DIRECTIVE:
Render the following material again verbatim, leaving nothing out.

DATA SHOWN:

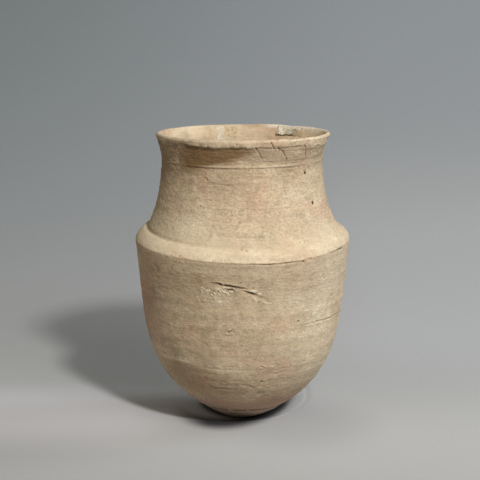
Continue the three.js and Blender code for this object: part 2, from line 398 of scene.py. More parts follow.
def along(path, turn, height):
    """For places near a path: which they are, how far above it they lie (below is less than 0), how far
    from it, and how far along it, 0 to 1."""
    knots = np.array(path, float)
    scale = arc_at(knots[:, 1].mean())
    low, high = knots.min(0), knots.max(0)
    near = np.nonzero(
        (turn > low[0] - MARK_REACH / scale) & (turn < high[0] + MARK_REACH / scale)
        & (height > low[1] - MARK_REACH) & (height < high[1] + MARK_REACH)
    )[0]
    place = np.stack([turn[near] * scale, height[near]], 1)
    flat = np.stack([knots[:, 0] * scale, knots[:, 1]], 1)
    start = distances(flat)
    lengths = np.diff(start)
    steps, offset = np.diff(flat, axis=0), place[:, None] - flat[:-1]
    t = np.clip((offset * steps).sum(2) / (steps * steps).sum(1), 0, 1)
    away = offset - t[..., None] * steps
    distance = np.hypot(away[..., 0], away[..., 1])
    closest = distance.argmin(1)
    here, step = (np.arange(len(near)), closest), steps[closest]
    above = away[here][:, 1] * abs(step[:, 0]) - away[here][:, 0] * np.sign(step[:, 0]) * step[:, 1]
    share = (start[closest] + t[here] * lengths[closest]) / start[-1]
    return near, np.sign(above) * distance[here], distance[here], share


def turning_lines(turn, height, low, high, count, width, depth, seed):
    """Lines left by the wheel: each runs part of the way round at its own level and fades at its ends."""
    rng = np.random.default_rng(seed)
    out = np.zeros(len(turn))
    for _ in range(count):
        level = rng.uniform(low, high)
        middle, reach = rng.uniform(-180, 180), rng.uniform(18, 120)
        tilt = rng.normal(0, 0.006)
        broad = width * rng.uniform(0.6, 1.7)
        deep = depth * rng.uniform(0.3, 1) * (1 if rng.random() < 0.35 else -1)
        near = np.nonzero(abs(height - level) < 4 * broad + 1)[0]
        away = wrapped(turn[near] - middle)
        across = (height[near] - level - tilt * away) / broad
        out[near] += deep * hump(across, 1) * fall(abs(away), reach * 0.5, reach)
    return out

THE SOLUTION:
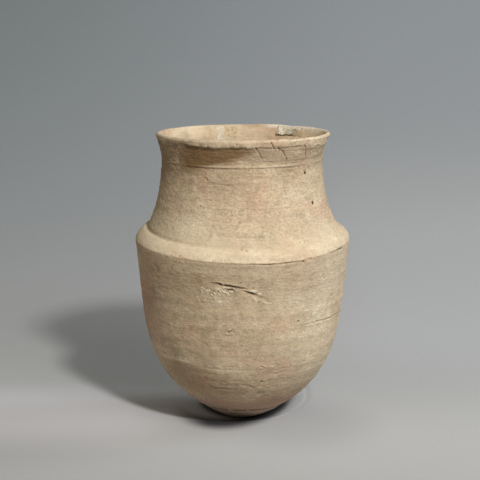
Continue the three.js and Blender code for this object: part 2, from line 398 of scene.py. More parts follow.
def along(path, turn, height):
    """For places near a path: which they are, how far above it they lie (below is less than 0), how far
    from it, and how far along it, 0 to 1."""
    knots = np.array(path, float)
    scale = arc_at(knots[:, 1].mean())
    low, high = knots.min(0), knots.max(0)
    near = np.nonzero(
        (turn > low[0] - MARK_REACH / scale) & (turn < high[0] + MARK_REACH / scale)
        & (height > low[1] - MARK_REACH) & (height < high[1] + MARK_REACH)
    )[0]
    place = np.stack([turn[near] * scale, height[near]], 1)
    flat = np.stack([knots[:, 0] * scale, knots[:, 1]], 1)
    start = distances(flat)
    lengths = np.diff(start)
    steps, offset = np.diff(flat, axis=0), place[:, None] - flat[:-1]
    t = np.clip((offset * steps).sum(2) / (steps * steps).sum(1), 0, 1)
    away = offset - t[..., None] * steps
    distance = np.hypot(away[..., 0], away[..., 1])
    closest = distance.argmin(1)
    here, step = (np.arange(len(near)), closest), steps[closest]
    above = away[here][:, 1] * abs(step[:, 0]) - away[here][:, 0] * np.sign(step[:, 0]) * step[:, 1]
    share = (start[closest] + t[here] * lengths[closest]) / start[-1]
    return near, np.sign(above) * distance[here], distance[here], share


def turning_lines(turn, height, low, high, count, width, depth, seed):
    """Lines left by the wheel: each runs part of the way round at its own level and fades at its ends."""
    rng = np.random.default_rng(seed)
    out = np.zeros(len(turn))
    for _ in range(count):
        level = rng.uniform(low, high)
        middle, reach = rng.uniform(-180, 180), rng.uniform(18, 120)
        tilt = rng.normal(0, 0.006)
        broad = width * rng.uniform(0.6, 1.7)
        deep = depth * rng.uniform(0.3, 1) * (1 if rng.random() < 0.35 else -1)
        near = np.nonzero(abs(height - level) < 4 * broad + 1)[0]
        away = wrapped(turn[near] - middle)
        across = (height[near] - level - tilt * away) / broad
        out[near] += deep * hump(across, 1) * fall(abs(away), reach * 0.5, reach)
    return out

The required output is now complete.